The ucar.nc2.IOServiceProvider interface

public interface ucar.nc2.iosp.IOServiceProvider {
  // Check if this is a valid file for this IOServiceProvider
  // Required if you are registering your IOSP with NetcdfFile.registerIOProvider()
  public boolean isValidFile( ucar.unidata.io.RandomAccessFile raf) throws IOException;

   // Open existing file, and populate ncfile with it.
  public void open(ucar.unidata.io.RandomAccessFile raf, NetcdfFile ncfile, CancelTask cancelTask) throws IOException;

   // Read data from a top level Variable and return a memory resident Array.
  public ucar.ma2.Array readData(ucar.nc2.Variable v2, Section section) throws java.io.IOException, ucar.ma2.InvalidRangeException;

  // Allows reading sections of nested variables
  // Only implement if you have Structures
  public ucar.ma2.Array readSection(ParsedSectionSpec cer) throws IOException, InvalidRangeException;
  
  // Get a structure iterator. iosps with top level sequences must override
  // Only implement if you have Sequences
  public StructureDataIterator getStructureIterator(Structure s, int bufferSize) throws java.io.IOException;

  // Close the file.
  public void close() throws IOException;

  // Extend the file if needed in a way that is compatible with the current metadata.
  public boolean syncExtend() throws IOException;

  // A way to communicate arbitrary information to an iosp.
  public Object sendIospMessage( Object message);
  
  // print Debug info for this object.
  public String toStringDebug(Object o);
  
  // Show debug / underlying implementation details
  public String getDetailInfo();

  // Get a unique id for this file type
  public String getFileTypeId();

  // Get the version of this file type.
  public String getFileTypeVersion();

  // Get a human-readable description for this file type.
  public String getFileTypeDescription();
}

Your implementataion class should extend ucar.nc2.iosp.AbstractIOServiceProvider.

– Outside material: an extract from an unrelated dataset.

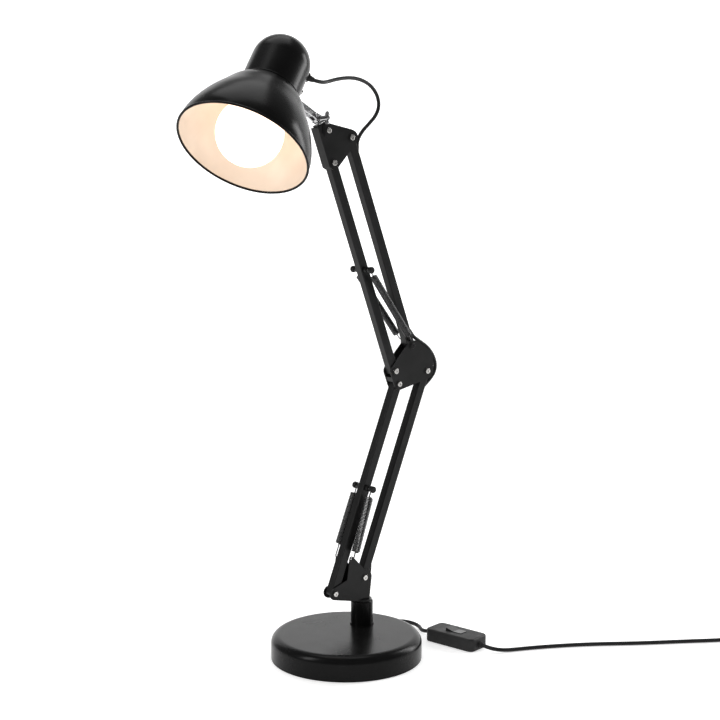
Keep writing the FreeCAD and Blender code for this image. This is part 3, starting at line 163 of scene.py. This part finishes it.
def coil_corners():
    """(degrees wound, radius, height) where the coil's line changes: inwards, up, and out again."""
    corners = []
    angle = 0
    for radius in COIL_RADII:
        turn = UPPER_TURN if radius == COIL_RADII[-1] else LOWER_TURN
        corners += [(angle, radius, LOWER_LAYER), (angle + turn, radius, LOWER_LAYER)]
        angle += turn + COIL_SHIFT
    for radius in reversed(COIL_RADII):
        corners += [(angle, radius, UPPER_LAYER), (angle + UPPER_TURN, radius, UPPER_LAYER)]
        angle += UPPER_TURN + COIL_SHIFT
    corners[-1] = (COIL_END, COIL_RADII[0], PLUG_Z)
    return corners


def coil_at(angle, corners):
    """Radius and height of the coil's line after winding by angle."""
    for (a0, r0, z0), (a1, r1, z1) in zip(corners, corners[1:]):
        if a0 <= angle <= a1:
            t = (angle - a0) / (a1 - a0)
            return r0 + (r1 - r0) * t, z0 + (z1 - z0) * t


def coil_points():
    corners = coil_corners()
    points = []
    for angle in range(COIL_FIRST, COIL_LAST, COIL_STEP):
        radius, height = coil_at(angle, corners)
        radius *= COIL_WIDEN
        theta = math.radians(COIL_START - angle)
        x = COIL_CENTRE[0] + radius * math.cos(theta)
        y = COIL_CENTRE[1] + radius * math.sin(theta)
        points.append((x, y, height))
    return points


def plug_point(along):
    way = (math.cos(PLUG_HEADING), math.sin(PLUG_HEADING))
    side = (-way[1], way[0])
    x = COIL_CENTRE[0] + side[0] * COIL_RADII[0] + way[0] * along
    y = COIL_CENTRE[1] + side[1] * COIL_RADII[0] + way[1] * along
    return (x, y, PLUG_Z)


def lead_cord(name, nodes, points_mm):
    """A length of mains lead that lies still on the base's body."""
    tube, path = tube_on_spline(name, points_mm, LEAD_R)
    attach(tube, "base")
    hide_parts(*nodes)
    return tube


def add_cords():
    return [
        bending_cord("head_cable_top", "head_loop_top", HEAD_TOP),
        bending_cord("head_cable_middle", "head_loop_middle", HEAD_MIDDLE),
        bending_cord("head_cable_foot", "head_loop_foot", HEAD_FOOT),
        bending_cord("elbow_cable_top", "elbow_loop_top", ELBOW_TOP),
        bending_cord("elbow_cable_foot", "elbow_loop_foot", ELBOW_FOOT),
        bending_cord("foot_cable", "foot_run", FOOT_RUN),
        lead_cord("lead_to_switch_cord", ["lead_to_switch"], TO_SWITCH),
        lead_cord("lead_from_switch_cord", ["lead_from_switch", "lead_coil"],
                  FROM_SWITCH + coil_points() + [plug_point(along) for along in PLUG_RUN]),
    ]


# ---------------------------------------------------------------- materials
NOISE_ROUGHNESS = 0.55
NOISE_LOW, NOISE_HIGH = 0.3, 0.7      # where nearly all noise values lie
TINT_LOW, TINT_HIGH = 0.32, 0.68
BULB_GLOW = 2.1


def new_material(name):
    material = bpy.data.materials.new(name)
    material.use_nodes = True
    return material, material.node_tree, material.node_tree.nodes["Principled BSDF"]


def noise(tree, scale, detail):
    coords = tree.nodes.new("ShaderNodeTexCoord")
    texture = tree.nodes.new("ShaderNodeTexNoise")
    texture.inputs["Scale"].default_value = scale
    texture.inputs["Detail"].default_value = detail
    texture.inputs["Roughness"].default_value = NOISE_ROUGHNESS
    tree.links.new(coords.outputs["Object"], texture.inputs["Vector"])
    return texture.outputs["Fac"]


def spread(tree, value, low, high):
    """Maps a noise value to between two numbers."""
    ranged = tree.nodes.new("ShaderNodeMapRange")
    ranged.inputs["From Min"].default_value = NOISE_LOW
    ranged.inputs["From Max"].default_value = NOISE_HIGH
    ranged.inputs["To Min"].default_value = low
    ranged.inputs["To Max"].default_value = high
    tree.links.new(value, ranged.inputs["Value"])
    return ranged.outputs["Result"]


def tint(tree, value, dark, light):
    ramp = tree.nodes.new("ShaderNodeValToRGB")
    ramp.color_ramp.elements[0].position = TINT_LOW
    ramp.color_ramp.elements[1].position = TINT_HIGH
    ramp.color_ramp.elements[0].color = (*dark, 1)
    ramp.color_ramp.elements[1].color = (*light, 1)
    tree.links.new(value, ramp.inputs["Fac"])
    return ramp.outputs["Color"]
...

This provides default implementation of some of the methods, so minimally, you only have to implement a few methods:

public class MyIosp extends ucar.nc2.iosp.AbstractIOServiceProvider {
 1)  public boolean isValidFile(RandomAccessFile raf) throws IOException {}
 2)  public void open(RandomAccessFile raf, NetcdfFile ncfile, CancelTask cancelTask) throws IOException {}
 3)  public Array readData(Variable v2, Section wantSection) throws IOException, InvalidRangeException {}
 4)  public void close() throws IOException {}
 5)  public String getFileTypeId() {}
 5)  public String getFileTypeVersion() {}
 5)  public String getFileTypeDescription();

    // optional
 6) public ucar.ma2.Array readSection(ParsedSectionSpec cer) throws IOException, InvalidRangeException {}
 7) public StructureDataIterator getStructureIterator(Structure s, int bufferSize) throws java.io.IOException {}
 8) public boolean syncExtend() throws IOException {}
 9) public Object sendIospMessage( Object message) {}
10) public String getDetailInfo() {}
}
  1. You must examine the file that is passed to you, and quickly and accurately determine if it is can be opened by this IOSP. You may not keep any state (ie strore any information) in this call, and it must be thread-safe.
  2. You will then be called again with the same file, and an empty NetcdfFile object, which you will populate. If you need to do a lot of I/O, you should periodically check cancelTask.isCancel(), and if its true, return immediately. This allows users to cancel the opening of a dataset if its taking too long.
  3. Data will be read from Variable through this call. The section defines the requested data subset.
  4. Release all resources, for example, by calling RandomAccessFile.close().
  5. You must give your IOSP a unique id. See CDM File Types.
  6. If you use Structures, data for Variables that are members of Structures are read through this method. If you dont override, the default implementation in AbstractIOServiceProvider is used. Override in order to improve performance
  7. If any of your top level variables (not inside of a Structure) are Sequences, this is how the data in them will be accessed, and you must implement it.
  8. If the file may change since it was opened, you may optionally implement this routine. The changes must not affect any of the structural metadata. For example, in the NetCDF-3 IOSP, we check to see if the record dimension has grown.
  9. This allows applications to pass an arbitrary object to the IOSP, through the NetcdfFile.open( location, buffer_size, cancelTask, spiObject) method. As a rule, you should not count on having such special information available, unless you are controlling all data access in an application.
  10. Here you can pass any information that is useful to debugging. It can be viewed through the ToolsUI application.

Design goals for IOSP implementations

  • Allow access to the dataset through the netCDF/CDM API
  • Allow user access to every interesting bit of information in the dataset
  • Hide details related to file format (eg links, file structure details)
  • Try to mimic data access efficiency of netCDF-3
  • Create good use metadata: accurate coordinate systems, enable classification by scientific data type
  • Create good discovery metadata in the global attributes: title, creator, version, date created, etc.
  • Follow standards and good practices

Design issues for IOSP implementors

  • What are the netCDF objects to expose? Should I use netCDF-3 or full netCDF4/CDM data model? Attributes vs Variables?
  • How do I make data access efficient? What are the common use cases?
  • How much work should I do in the open() method? Can/should I defer some processing?
  • Should I cache data arrays? Can I provide efficient strided access?
  • What to do if dataset is not self contained : external tables, hardcoding?